To this end, Rocky Mountain are currently going ‘full throttle’ at Gibellini, advancing the project across all fronts. All pre-production and BFS programs, such as environmental permitting, infrastructural requirements and geotechnical studies, are currently underway. In this, Gibellini is a relatively advanced stage project, expected to go into production in approximately 2 years time.
With US$4 million in cash and no debt, the company have more than enough money to see them through to the delivery of the BFS, which is set to come through in the second quarter of next year.

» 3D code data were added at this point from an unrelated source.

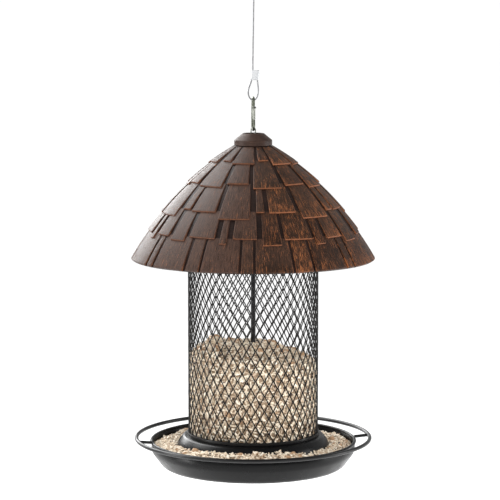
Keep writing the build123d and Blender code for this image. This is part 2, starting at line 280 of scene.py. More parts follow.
def shingle_finish(name):
    """Dark bronze paint brushed down the slope and rubbed back to copper along the edges.

    The mesh carries slope (millimetres along and up each shingle), edge, tone and a per-shingle side
    value: more copper where it is high, on the right of the front, and a painted sheen, a paler body,
    where it is low, on the left.
    """
    f = Finish(name, roughness=0.46, gloss=0.16)
    slope = f.attribute("slope", vector=True)
    edge, tone, warmth = f.attribute("edge"), f.attribute("tone"), f.attribute("warmth")
    blotch = f.noise(f.scaled(slope, (0.05, 0.035, 0.05)), 1.0, 4.0, 0.6)
    hatch = f.noise(f.scaled(slope, (1.35, 0.09, 1.0)), 1.0, 5.0, 0.72, 0.25)
    cross = f.noise(f.scaled(slope, (0.55, 0.2, 0.6)), 1.0, 4.0, 0.65, 0.6)
    speck = f.noise(f.scaled(slope, (1.5, 1.2, 1.3)), 1.0, 3.0, 0.7)
    body = f.mix(f.ramp(blotch, 0.32, 0.68), (0.010, 0.0044, 0.0024), (0.034, 0.0145, 0.0074))
    body = f.mix(f.ramp(tone, 0.0, 1.0, 0.0, 0.5), body, (0.034, 0.0205, 0.013))
    # Painted sheen: where the side value is low, on the left of the front, the body turns a paler
    # grey-brown.
    body = f.mix(f.ramp(warmth, 0.35, 0.8, 0.75, 0.0), body, (0.062, 0.034, 0.025))
    body = f.mix(f.ramp(hatch, 0.38, 0.54, 0.75, 0.0), body, (0.006, 0.003, 0.002))
    body = f.mix(f.ramp(speck, 0.33, 0.46, 0.6, 0.0), body, (0.008, 0.004, 0.003))
    rise = f.math("MULTIPLY_ADD", warmth, 0.12)
    f.plug(hatch, rise.node.inputs[2])
    fine = f.ramp(rise, 0.655, 0.71)
    rise = f.math("MULTIPLY_ADD", warmth, 0.1)
    f.plug(cross, rise.node.inputs[2])
    broad = f.ramp(rise, 0.6, 0.74)
    patch = f.ramp(f.noise(f.scaled(slope, (0.06, 0.045, 0.31)), 1.0, 2.0), 0.36, 0.6, 0.25, 1.0)
    fine = f.math("MULTIPLY", fine, patch)
    body = f.mix(f.math("MULTIPLY", broad, 0.45), body, (0.10, 0.042, 0.022))
    body = f.mix(f.math("MULTIPLY", fine, 0.75), body, (0.34, 0.112, 0.036))
    flecks = f.math("MULTIPLY", f.ramp(speck, 0.6, 0.7), patch)
    body = f.mix(f.math("MULTIPLY", flecks, 0.6), body, (0.24, 0.115, 0.048))
    ragged = f.math("MULTIPLY", edge, f.ramp(speck, 0.3, 0.6, 0.45, 1.2))
    rubbed = f.math("MULTIPLY", f.ramp(ragged, 0.3, 0.8), f.math("MULTIPLY", warmth, 0.9))
    body = f.mix(rubbed, body, (0.2, 0.074, 0.034))
    f.colour(body)
    f.roughness(f.ramp(hatch, 0.35, 0.65, 0.36, 0.52))
    f.bump(hatch, 0.2)
    f.bump(speck, 0.1)
    return f


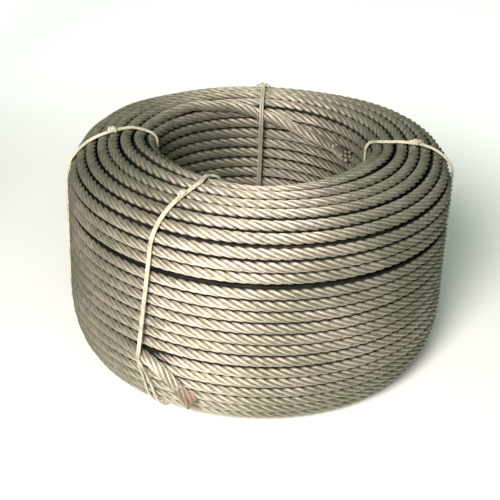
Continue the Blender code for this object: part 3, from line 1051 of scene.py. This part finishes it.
def softLight(name, lamp):
    data = bpy.data.lights.new(name, "AREA")
    data.shape = "DISK"
    data.size = lamp["size"]
    data.energy = lamp["power"]
    data.color = lamp["colour"]
    light = bpy.data.objects.new(name, data)
    light.location = lamp["place"]
    light.rotation_euler = (Vector(lamp["target"]) - Vector(lamp["place"])).to_track_quat("-Z", "Y").to_euler()
    bpy.context.scene.collection.objects.link(light)


for lightName, lightSettings in lights.items():
    softLight(lightName, lightSettings)
bpy.context.scene.view_settings.view_transform = "Standard"

studioLook = {"colour": (0.28, 1.0, 0.48), "strength": 0.13}
world = bpy.data.worlds.new("studio")
bpy.context.scene.world = world
world.use_nodes = True
backdrop = world.node_tree.nodes["Background"]
backdrop.inputs["Color"].default_value = (*studioLook["colour"], 1)
backdrop.inputs["Strength"].default_value = studioLook["strength"]

# degrees and metres, with the focal length in pixels of the picture
view = {
    "elevation": 27.1,
    "roll": 2.0,
    "distance": 1.150,
    "aimX": -0.0063,
    "aimZ": 0.0845,
    "focal": 1250.5,
    "picture": 500,
    "sensor": 36,                # millimetres
}


def placeCamera():
    tilt = math.radians(view["elevation"])
    back = Vector((0, -math.cos(tilt), math.sin(tilt)))
    right = Vector((1, 0, 0))
    up = back.cross(right)
    turn = math.radians(view["roll"])
    rolledRight = right * math.cos(turn) + up * math.sin(turn)
    rolledUp = up * math.cos(turn) - right * math.sin(turn)
    data = bpy.data.cameras.new("camera")
    data.sensor_width = view["sensor"]
    data.lens = view["focal"] / view["picture"] * view["sensor"]
    camera = bpy.data.objects.new("camera", data)
    place = Vector((view["aimX"], 0, view["aimZ"])) + back * view["distance"]
    matrix = camera.matrix_world.copy()
    for row in range(3):
        matrix[row][0] = rolledRight[row]
        matrix[row][1] = rolledUp[row]
        matrix[row][2] = back[row]
        matrix[row][3] = place[row]
    camera.matrix_world = matrix
    bpy.context.scene.collection.objects.link(camera)
    bpy.context.scene.camera = camera


placeCamera()
bpy.data.objects.remove(upperGuide)
bpy.data.objects.remove(lowerGuide)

The company are currently in the process of engaging banks regarding private finance, and steel producers and metals traders regarding off-take agreements, and having seen an “extremely positive initial reaction”. With this, Rocky Mountain are confident they can strike agreements with a number of top-tier institutions, hoping to have banks lined up by the end of the year, and off-take agreements in place by the first quarter of 2011.
That said, the company are not resting on their laurels. Just this week they announced the acquisition of the Del Rio Property, a new vanadium project located 13km south of the Gibellini, where they discovered the extensive, vanadium-bearing shale and now hold a 100% interest. The vanadium bearing shale exposed at surface on the property is mineralized over 550m of strike and 360m of width, with channel sampling results similar to, and in some cases better than, those from the oxidized zone at Gibellini.
Rocky Mountain has a simple, low cost operation, in one of the most stable mining regions in the world. The nature of their deposit allows them to operate at very low costs, and all studies to date show very good numbers when it comes to the economics. The risk profile is low, and Gibellini will be brought into production regardless of any ‘hiccoughs’ in the broader market along the way. The outlook for vanadium itself is good, and Rocky Mountain are in a prime position to take advantage of it. With all these factors in their favor, one can’t help but see the potential value growth there is to be had.